TASK INSTRUCTIONS = Repeat verbatim only the lines from the opening of the material below through the one that contains "fit = 0.0005".

SUPPLIED INFORMATION =
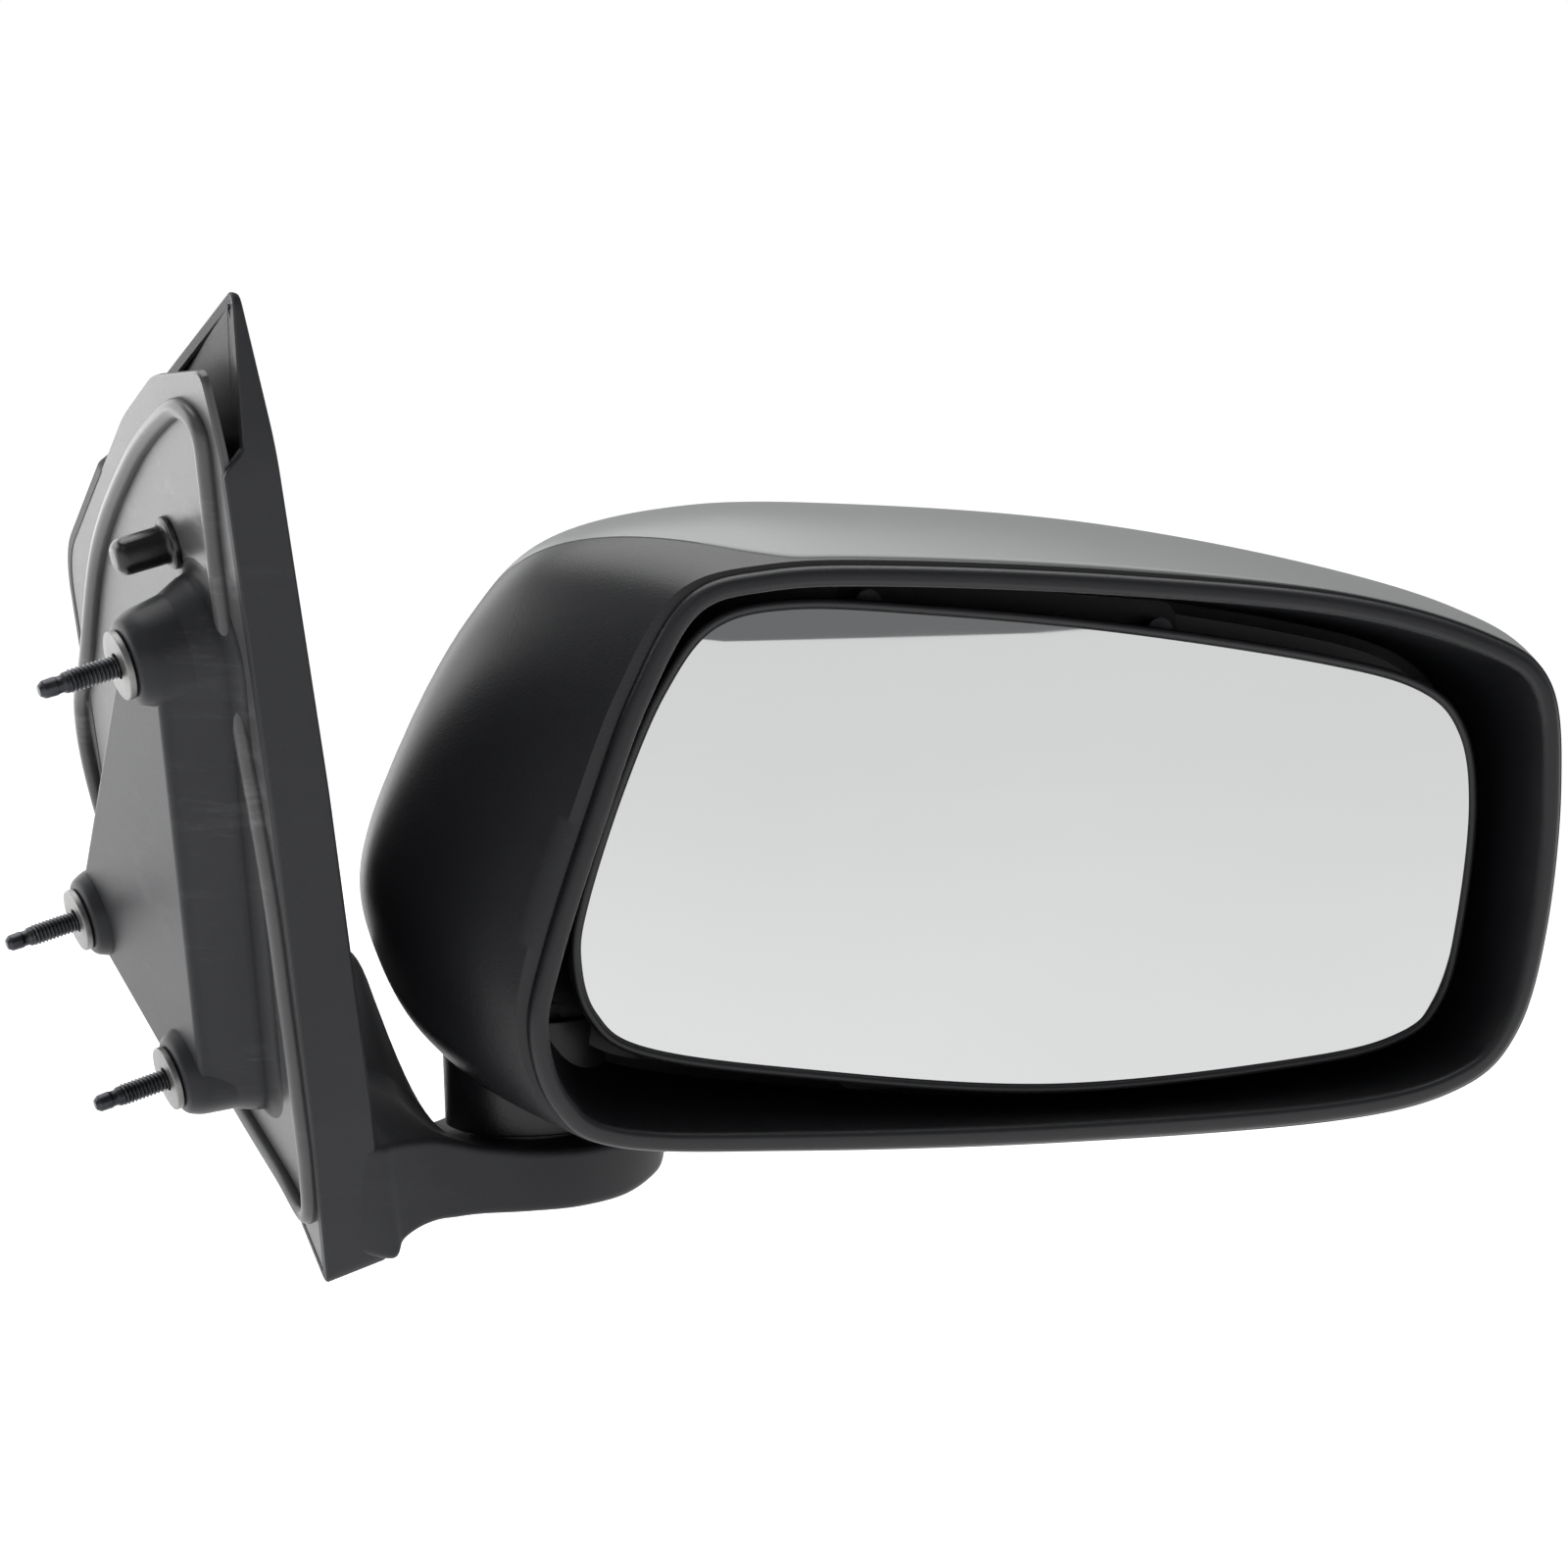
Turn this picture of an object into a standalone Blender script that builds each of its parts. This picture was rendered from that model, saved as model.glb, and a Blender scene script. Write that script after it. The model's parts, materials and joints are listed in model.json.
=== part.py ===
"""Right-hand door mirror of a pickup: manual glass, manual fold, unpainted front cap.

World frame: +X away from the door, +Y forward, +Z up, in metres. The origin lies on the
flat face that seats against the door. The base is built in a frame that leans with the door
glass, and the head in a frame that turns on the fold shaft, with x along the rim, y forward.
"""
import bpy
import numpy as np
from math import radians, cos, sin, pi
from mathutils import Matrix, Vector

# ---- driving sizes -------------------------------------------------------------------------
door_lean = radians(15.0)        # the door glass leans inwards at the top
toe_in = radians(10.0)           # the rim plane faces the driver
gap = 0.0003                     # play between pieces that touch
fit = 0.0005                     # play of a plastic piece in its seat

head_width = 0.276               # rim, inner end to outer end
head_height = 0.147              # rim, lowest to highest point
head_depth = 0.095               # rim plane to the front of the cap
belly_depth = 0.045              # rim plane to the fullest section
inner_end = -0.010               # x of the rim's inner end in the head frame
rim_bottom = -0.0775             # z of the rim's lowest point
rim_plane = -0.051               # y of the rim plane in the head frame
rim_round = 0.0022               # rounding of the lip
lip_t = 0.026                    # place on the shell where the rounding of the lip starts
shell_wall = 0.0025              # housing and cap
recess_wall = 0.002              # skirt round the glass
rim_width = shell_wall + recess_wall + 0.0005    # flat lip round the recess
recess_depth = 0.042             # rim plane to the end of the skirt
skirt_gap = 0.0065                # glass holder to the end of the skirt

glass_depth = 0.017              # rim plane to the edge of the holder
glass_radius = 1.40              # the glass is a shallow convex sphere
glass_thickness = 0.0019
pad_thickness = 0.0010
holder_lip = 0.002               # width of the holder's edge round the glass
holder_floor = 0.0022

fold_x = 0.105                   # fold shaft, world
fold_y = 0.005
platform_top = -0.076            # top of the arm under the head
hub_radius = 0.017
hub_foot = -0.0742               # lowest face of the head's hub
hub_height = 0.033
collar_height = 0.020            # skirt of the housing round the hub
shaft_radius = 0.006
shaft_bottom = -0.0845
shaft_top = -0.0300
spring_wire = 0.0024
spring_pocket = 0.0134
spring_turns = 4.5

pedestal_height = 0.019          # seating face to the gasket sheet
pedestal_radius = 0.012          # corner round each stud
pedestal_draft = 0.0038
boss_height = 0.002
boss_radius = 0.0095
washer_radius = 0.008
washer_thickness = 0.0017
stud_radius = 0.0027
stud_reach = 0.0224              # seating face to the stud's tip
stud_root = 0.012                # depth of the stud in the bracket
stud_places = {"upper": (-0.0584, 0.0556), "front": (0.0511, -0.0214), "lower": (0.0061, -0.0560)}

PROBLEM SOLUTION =
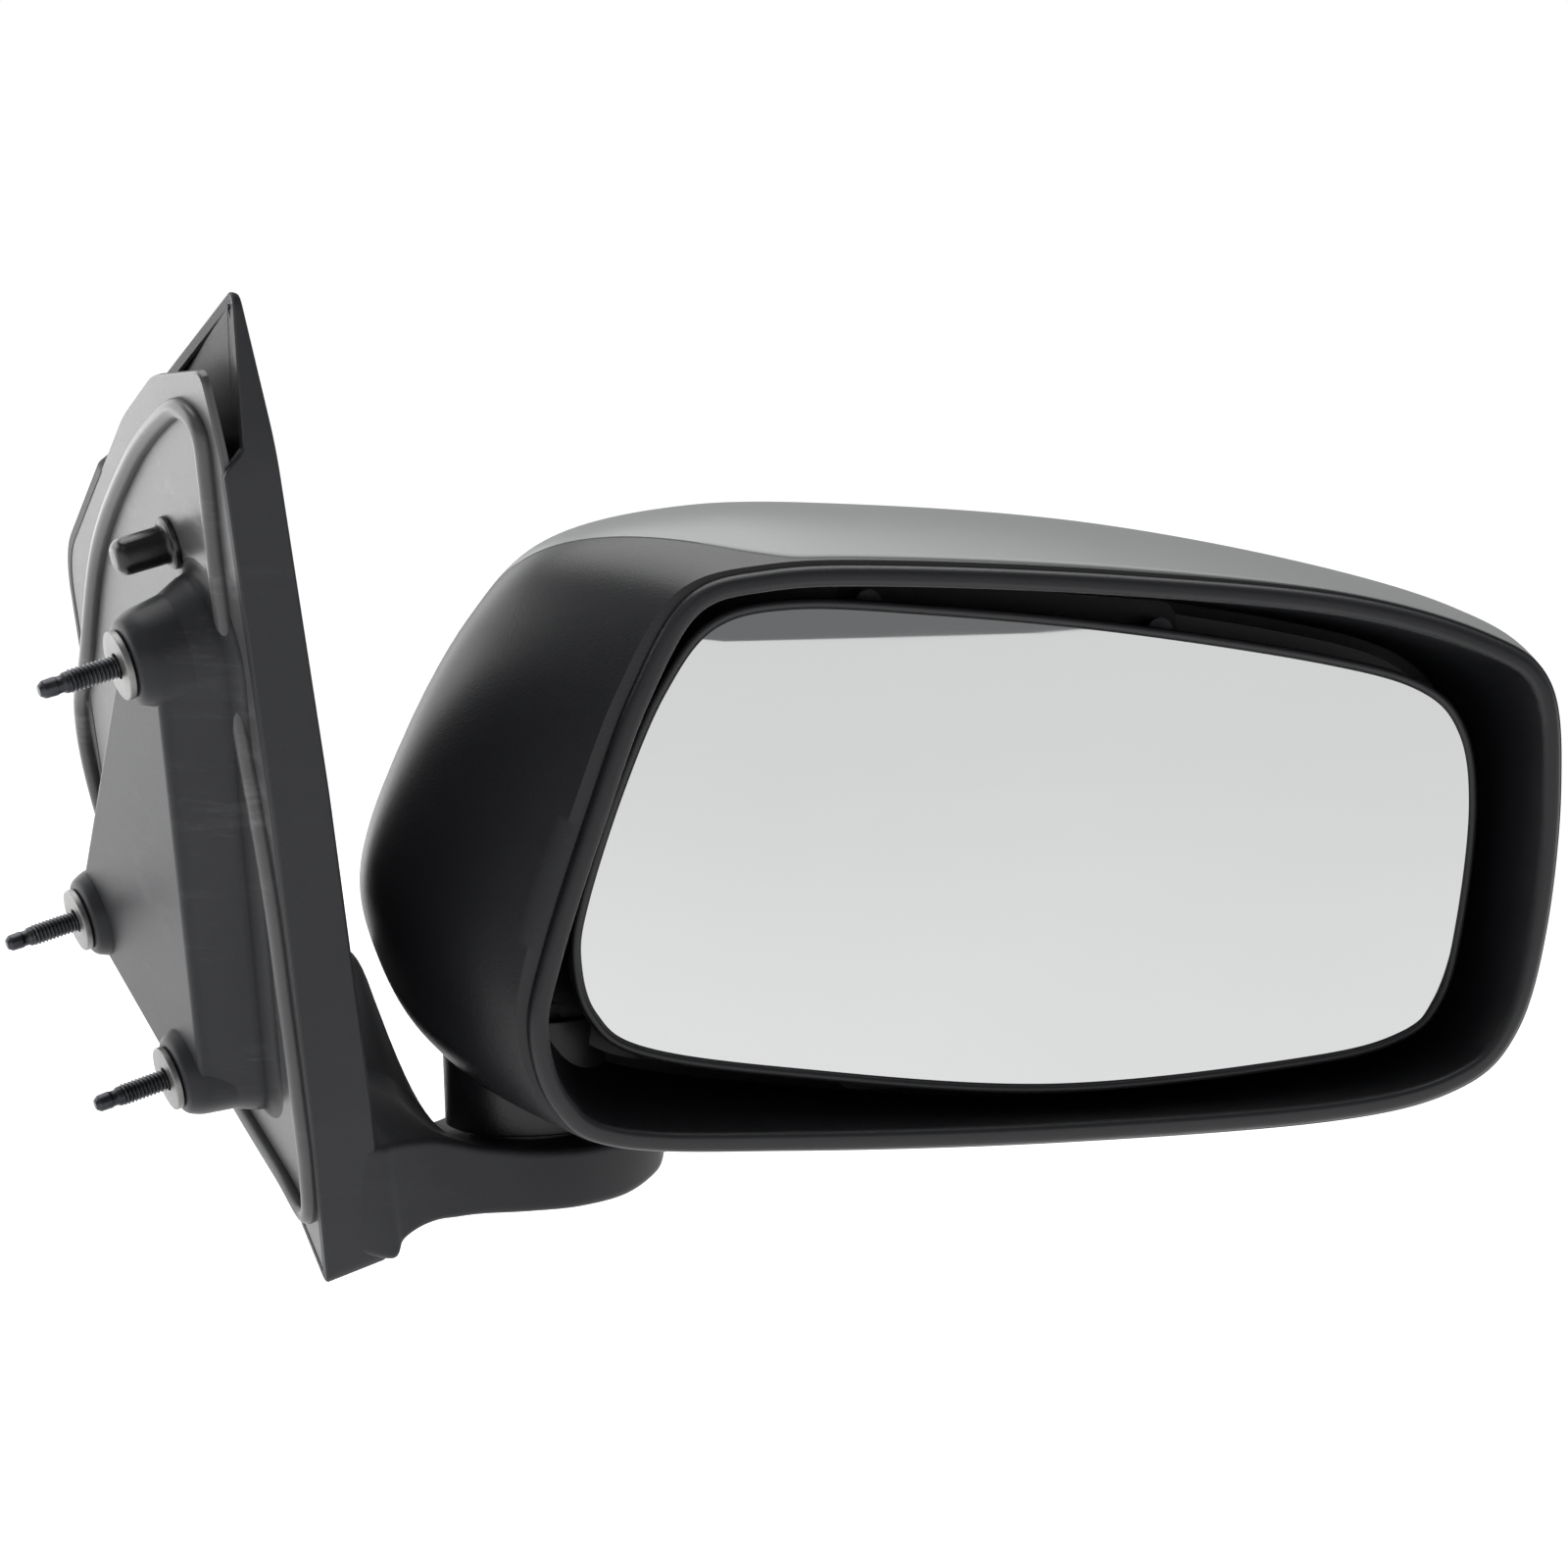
Turn this picture of an object into a standalone Blender script that builds each of its parts. This picture was rendered from that model, saved as model.glb, and a Blender scene script. Write that script after it. The model's parts, materials and joints are listed in model.json.
=== part.py ===
"""Right-hand door mirror of a pickup: manual glass, manual fold, unpainted front cap.

World frame: +X away from the door, +Y forward, +Z up, in metres. The origin lies on the
flat face that seats against the door. The base is built in a frame that leans with the door
glass, and the head in a frame that turns on the fold shaft, with x along the rim, y forward.
"""
import bpy
import numpy as np
from math import radians, cos, sin, pi
from mathutils import Matrix, Vector

# ---- driving sizes -------------------------------------------------------------------------
door_lean = radians(15.0)        # the door glass leans inwards at the top
toe_in = radians(10.0)           # the rim plane faces the driver
gap = 0.0003                     # play between pieces that touch
fit = 0.0005                     # play of a plastic piece in its seat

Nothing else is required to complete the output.